= Task requirements =
Write out the listing in full, matching it word for word.
------ Input records
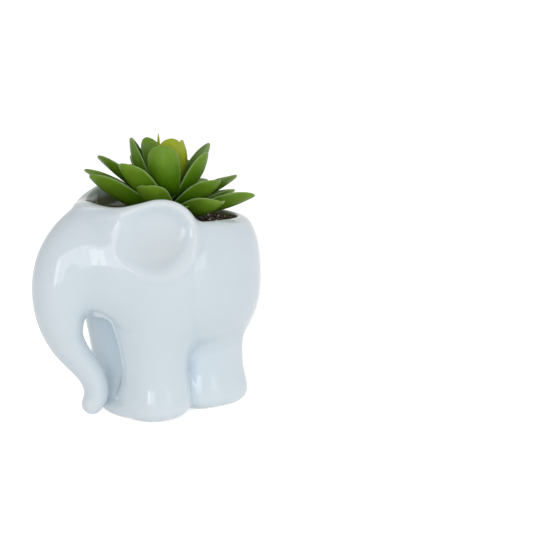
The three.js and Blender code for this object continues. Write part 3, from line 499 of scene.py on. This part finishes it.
def glazeMaterial():
    # Earthenware under a clear gloss glaze over white slip: glassy and even, thin and bright on ridges,
    # deeper and bluer where it pooled, greyed in the ears' dishes by painted shade, and wiped off the dull
    # clay soles.
    material, tree = newMaterial("glazedEarthenware")
    bend, bare, dish, dust = (
        addNode(tree, "ShaderNodeAttribute", {"attribute_name": name}).outputs["Fac"]
        for name in ("bend", "bare", "dish", "dust"))
    place = addNode(tree, "ShaderNodeTexCoord").outputs["Object"]
    cloud, grain, wave = (
        addNode(tree, "ShaderNodeTexNoise", {"Scale": scaleFor(size), "Detail": detail}, [
            ("Vector", place)]).outputs["Fac"]
        for size, detail in (
            (glaze["cloudSize"], 1.0), (glaze["clayGrain"], 4.0), (glaze["waveSize"], 1.5)))
    pooled = addNode(tree, "ShaderNodeMapRange", {
        "From Min": glaze["grooveBend"], "From Max": glaze["ridgeBend"]}, [("Value", bend)])
    coat = addNode(tree, "ShaderNodeValToRGB", {"stops": glaze["pooled"]}, [
        ("Fac", pooled.outputs["Result"])])
    cloudLow, cloudHigh = (linear(colour) for colour in glaze["cloudTints"])
    tint = addNode(tree, "ShaderNodeMix", {**blended, 6: cloudLow, 7: cloudHigh}, [(0, cloud)])
    tinted = addNode(tree, "ShaderNodeMix", {**multiply, 0: 1.0}, [
        (6, coat.outputs["Color"]), (7, tint.outputs[2])])
    # painted shade: the ears' dishes are greyed to stand for the shade and dim reflection in them
    dishShaded = addNode(tree, "ShaderNodeMix", {**blended, 7: linear(glaze["dishShadeColour"])}, [
        (0, dish), (6, tinted.outputs[2])])
    # painted shade and reflection: the inner wall under the lip is darkened olive
    innerShaded = addNode(tree, "ShaderNodeMix", {**blended, 7: linear(glaze["innerShadeColour"])}, [
        (0, dust), (6, dishShaded.outputs[2])])
    clayDark, clayLight = (linear(colour) for colour in glaze["clayColours"])
    clay = addNode(tree, "ShaderNodeMix", {**blended, 6: clayDark, 7: clayLight}, [(0, grain)])
    colour = addNode(tree, "ShaderNodeMix", blended, [
        (0, bare), (6, innerShaded.outputs[2]), (7, clay.outputs[2])])
    gloss = addNode(tree, "ShaderNodeMapRange", {
        "To Min": glaze["roughness"], "To Max": glaze["bareRoughness"]}, [("Value", bare)])
    # broad waves where the glaze ran, and the faint unevenness of the mould
    bump = addNode(tree, "ShaderNodeBump", {
        "Strength": glaze["waveStrength"], "Distance": glaze["waveDepth"] * millimetre}, [
        ("Height", wave)])
    shader = addNode(tree, "ShaderNodeBsdfPrincipled", {"IOR": glaze["iorIndex"], "Metallic": 0.0}, [
        ("Base Color", colour.outputs[2]), ("Roughness", gloss.outputs["Result"]),
        ("Normal", bump.outputs["Normal"])])
    addNode(tree, "ShaderNodeOutputMaterial", links=[("Surface", shader.outputs["BSDF"])])
    return material


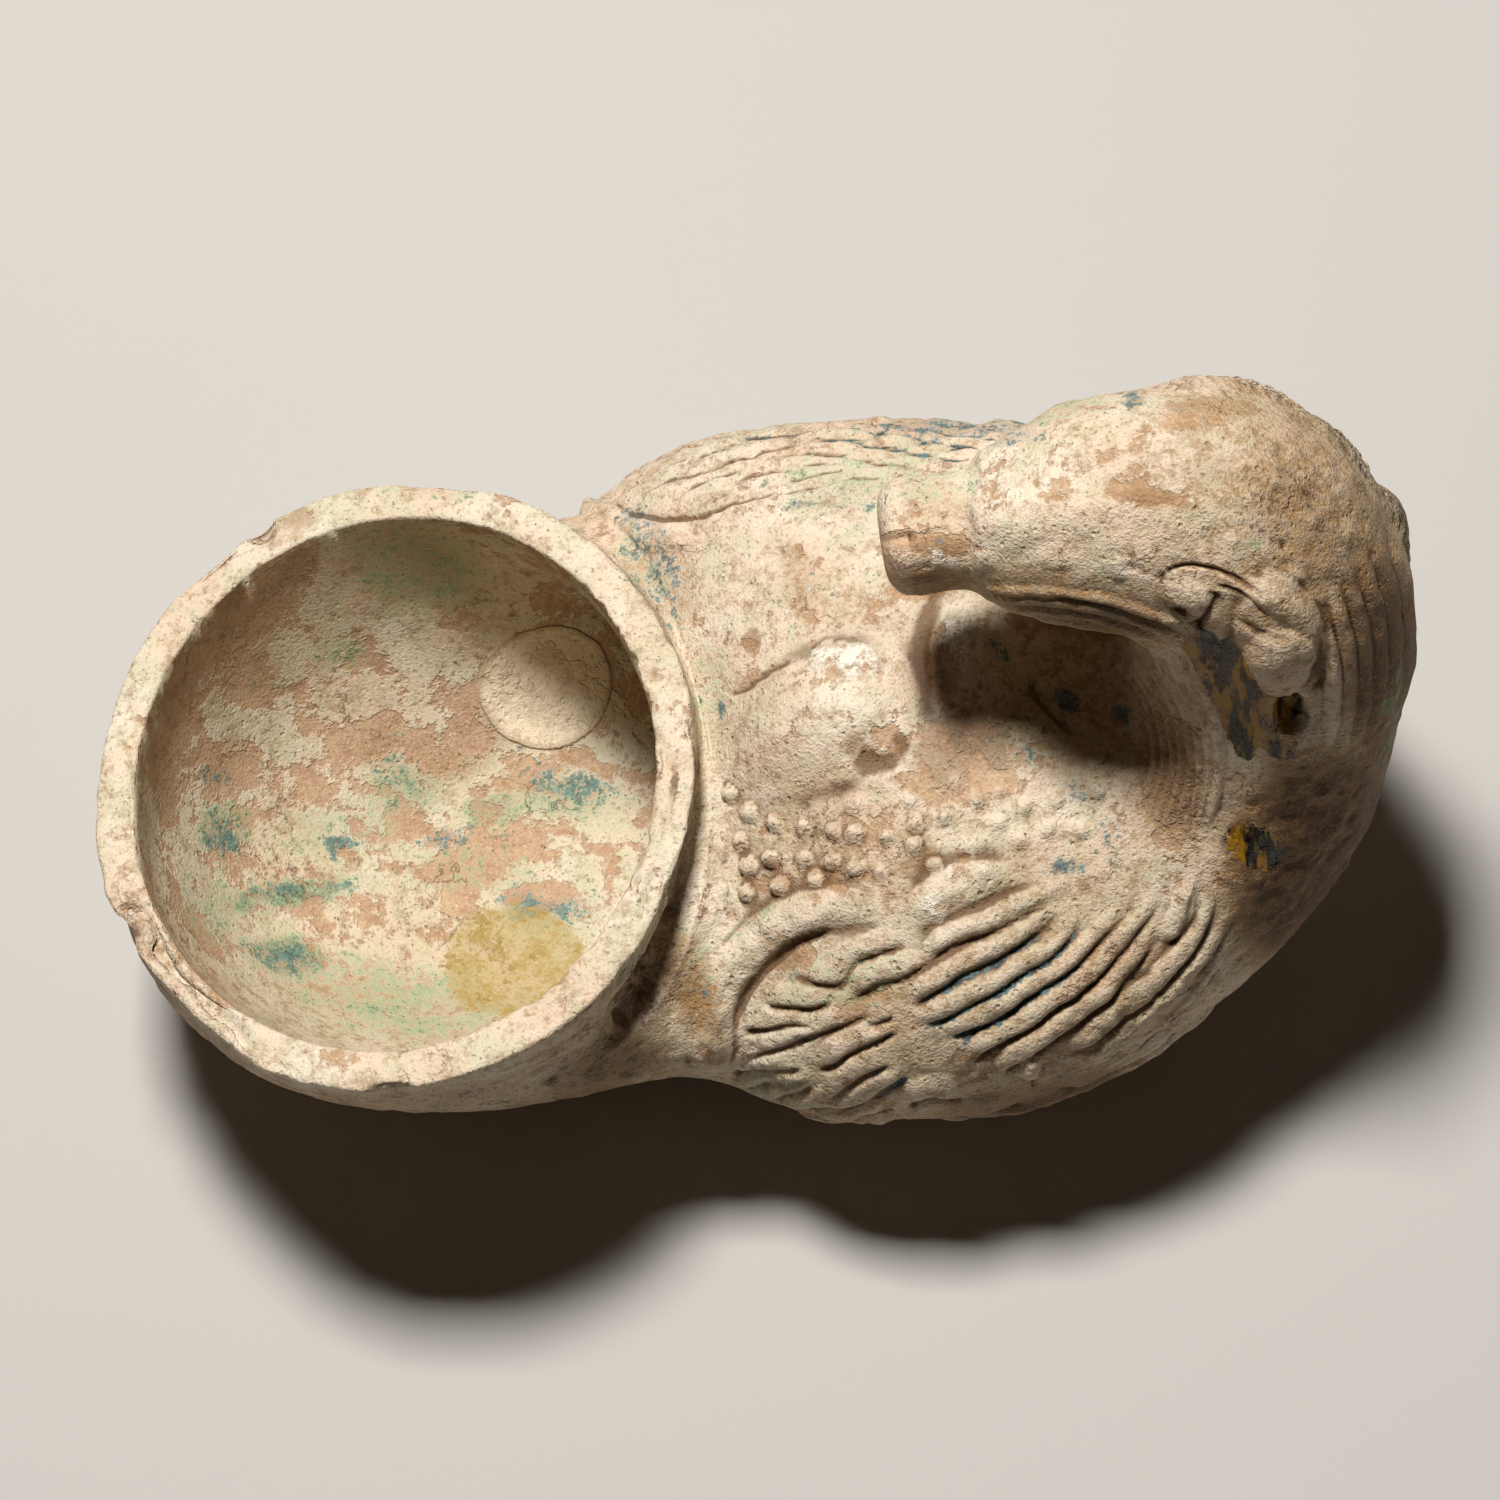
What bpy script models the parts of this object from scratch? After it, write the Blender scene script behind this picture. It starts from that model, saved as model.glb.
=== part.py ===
------------
= Worked answer =
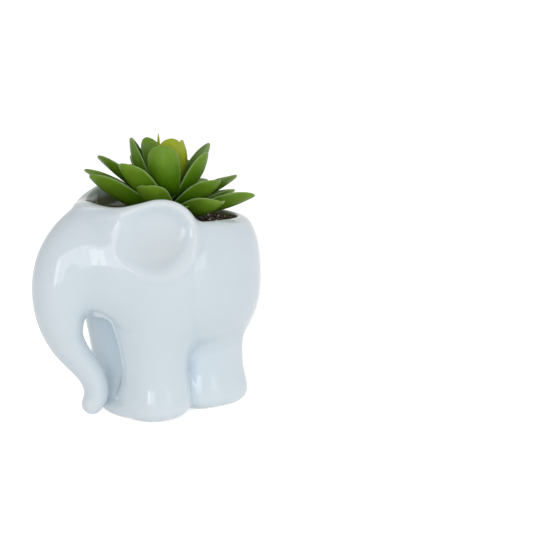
The three.js and Blender code for this object continues. Write part 3, from line 499 of scene.py on. This part finishes it.
def glazeMaterial():
    # Earthenware under a clear gloss glaze over white slip: glassy and even, thin and bright on ridges,
    # deeper and bluer where it pooled, greyed in the ears' dishes by painted shade, and wiped off the dull
    # clay soles.
    material, tree = newMaterial("glazedEarthenware")
    bend, bare, dish, dust = (
        addNode(tree, "ShaderNodeAttribute", {"attribute_name": name}).outputs["Fac"]
        for name in ("bend", "bare", "dish", "dust"))
    place = addNode(tree, "ShaderNodeTexCoord").outputs["Object"]
    cloud, grain, wave = (
        addNode(tree, "ShaderNodeTexNoise", {"Scale": scaleFor(size), "Detail": detail}, [
            ("Vector", place)]).outputs["Fac"]
        for size, detail in (
            (glaze["cloudSize"], 1.0), (glaze["clayGrain"], 4.0), (glaze["waveSize"], 1.5)))
    pooled = addNode(tree, "ShaderNodeMapRange", {
        "From Min": glaze["grooveBend"], "From Max": glaze["ridgeBend"]}, [("Value", bend)])
    coat = addNode(tree, "ShaderNodeValToRGB", {"stops": glaze["pooled"]}, [
        ("Fac", pooled.outputs["Result"])])
    cloudLow, cloudHigh = (linear(colour) for colour in glaze["cloudTints"])
    tint = addNode(tree, "ShaderNodeMix", {**blended, 6: cloudLow, 7: cloudHigh}, [(0, cloud)])
    tinted = addNode(tree, "ShaderNodeMix", {**multiply, 0: 1.0}, [
        (6, coat.outputs["Color"]), (7, tint.outputs[2])])
    # painted shade: the ears' dishes are greyed to stand for the shade and dim reflection in them
    dishShaded = addNode(tree, "ShaderNodeMix", {**blended, 7: linear(glaze["dishShadeColour"])}, [
        (0, dish), (6, tinted.outputs[2])])
    # painted shade and reflection: the inner wall under the lip is darkened olive
    innerShaded = addNode(tree, "ShaderNodeMix", {**blended, 7: linear(glaze["innerShadeColour"])}, [
        (0, dust), (6, dishShaded.outputs[2])])
    clayDark, clayLight = (linear(colour) for colour in glaze["clayColours"])
    clay = addNode(tree, "ShaderNodeMix", {**blended, 6: clayDark, 7: clayLight}, [(0, grain)])
    colour = addNode(tree, "ShaderNodeMix", blended, [
        (0, bare), (6, innerShaded.outputs[2]), (7, clay.outputs[2])])
    gloss = addNode(tree, "ShaderNodeMapRange", {
        "To Min": glaze["roughness"], "To Max": glaze["bareRoughness"]}, [("Value", bare)])
    # broad waves where the glaze ran, and the faint unevenness of the mould
    bump = addNode(tree, "ShaderNodeBump", {
        "Strength": glaze["waveStrength"], "Distance": glaze["waveDepth"] * millimetre}, [
        ("Height", wave)])
    shader = addNode(tree, "ShaderNodeBsdfPrincipled", {"IOR": glaze["iorIndex"], "Metallic": 0.0}, [
        ("Base Color", colour.outputs[2]), ("Roughness", gloss.outputs["Result"]),
        ("Normal", bump.outputs["Normal"])])
    addNode(tree, "ShaderNodeOutputMaterial", links=[("Surface", shader.outputs["BSDF"])])
    return material


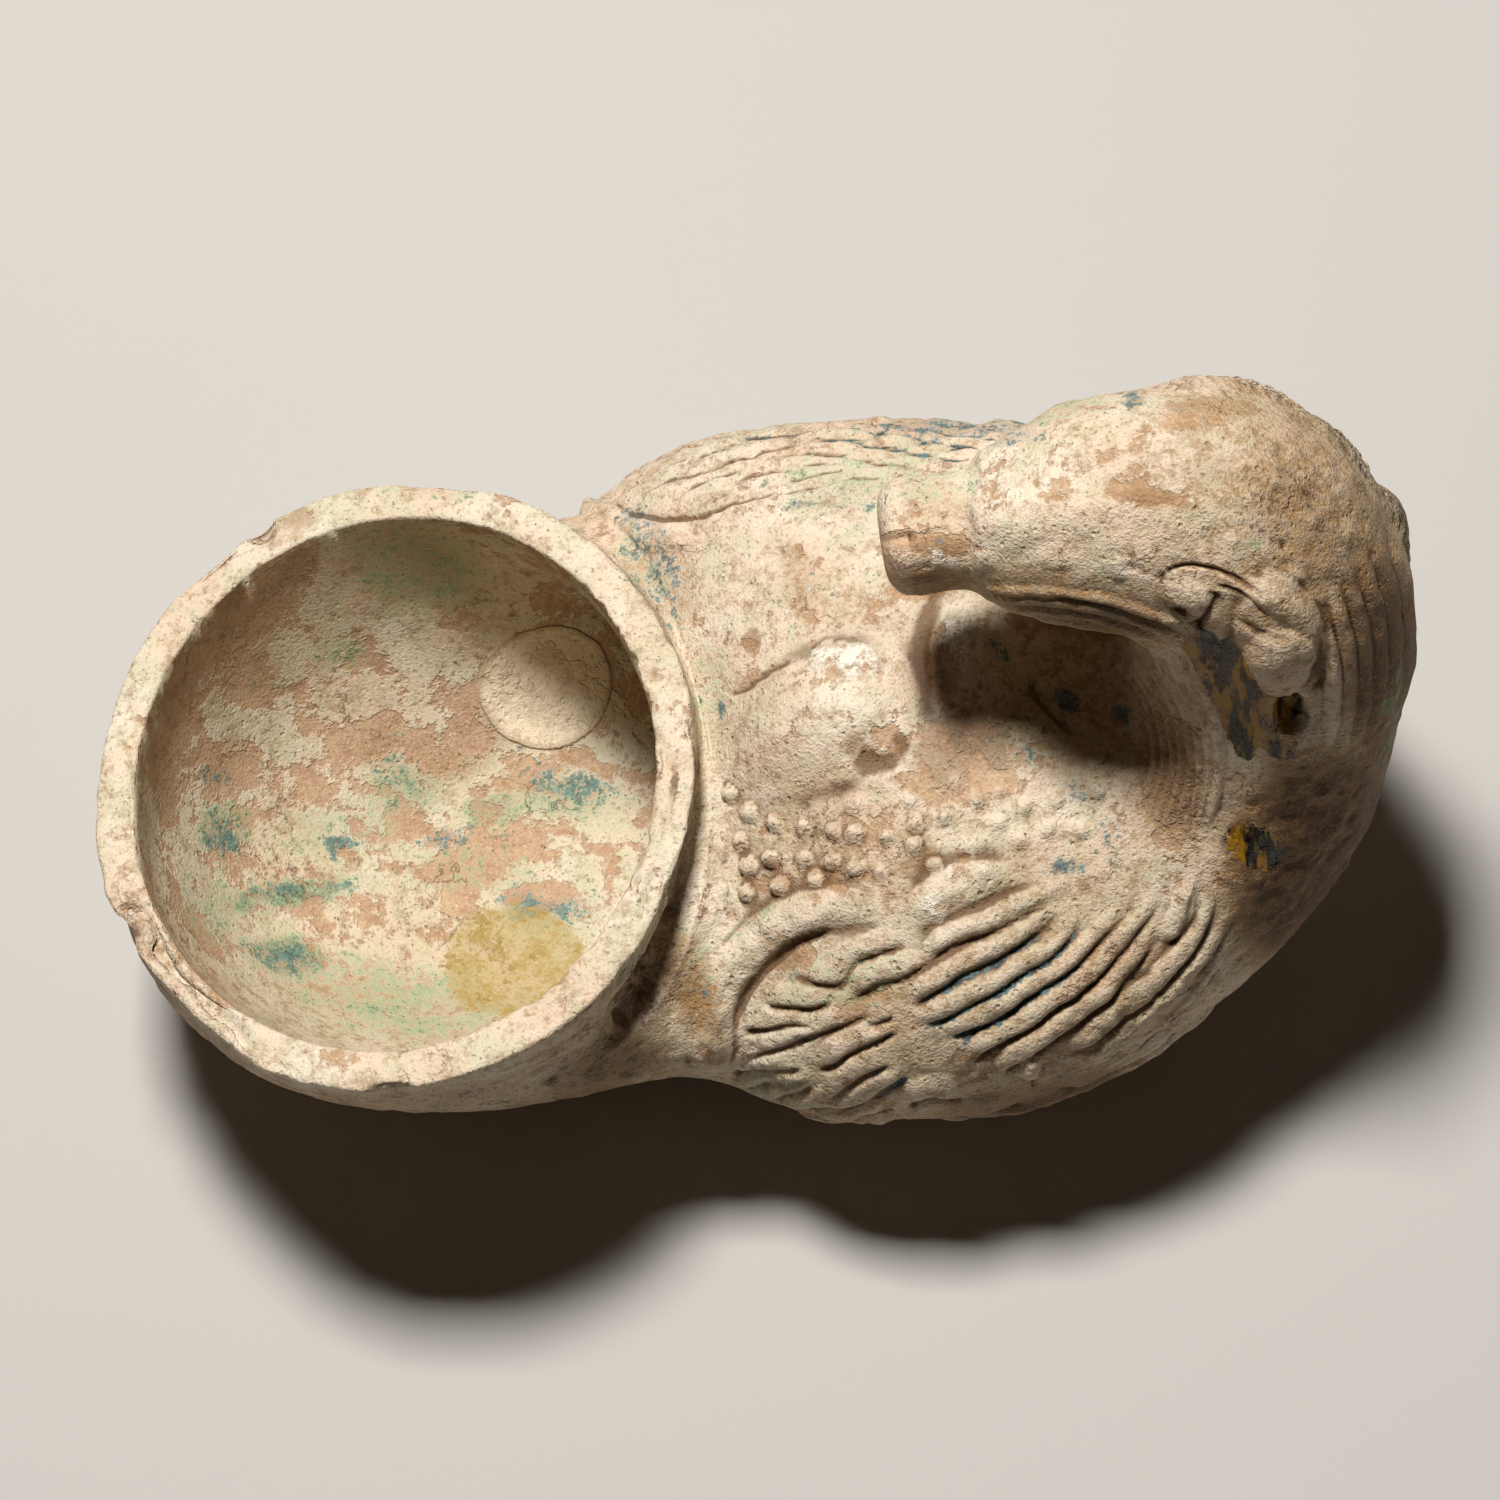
What bpy script models the parts of this object from scratch? After it, write the Blender scene script behind this picture. It starts from that model, saved as model.glb.
=== part.py ===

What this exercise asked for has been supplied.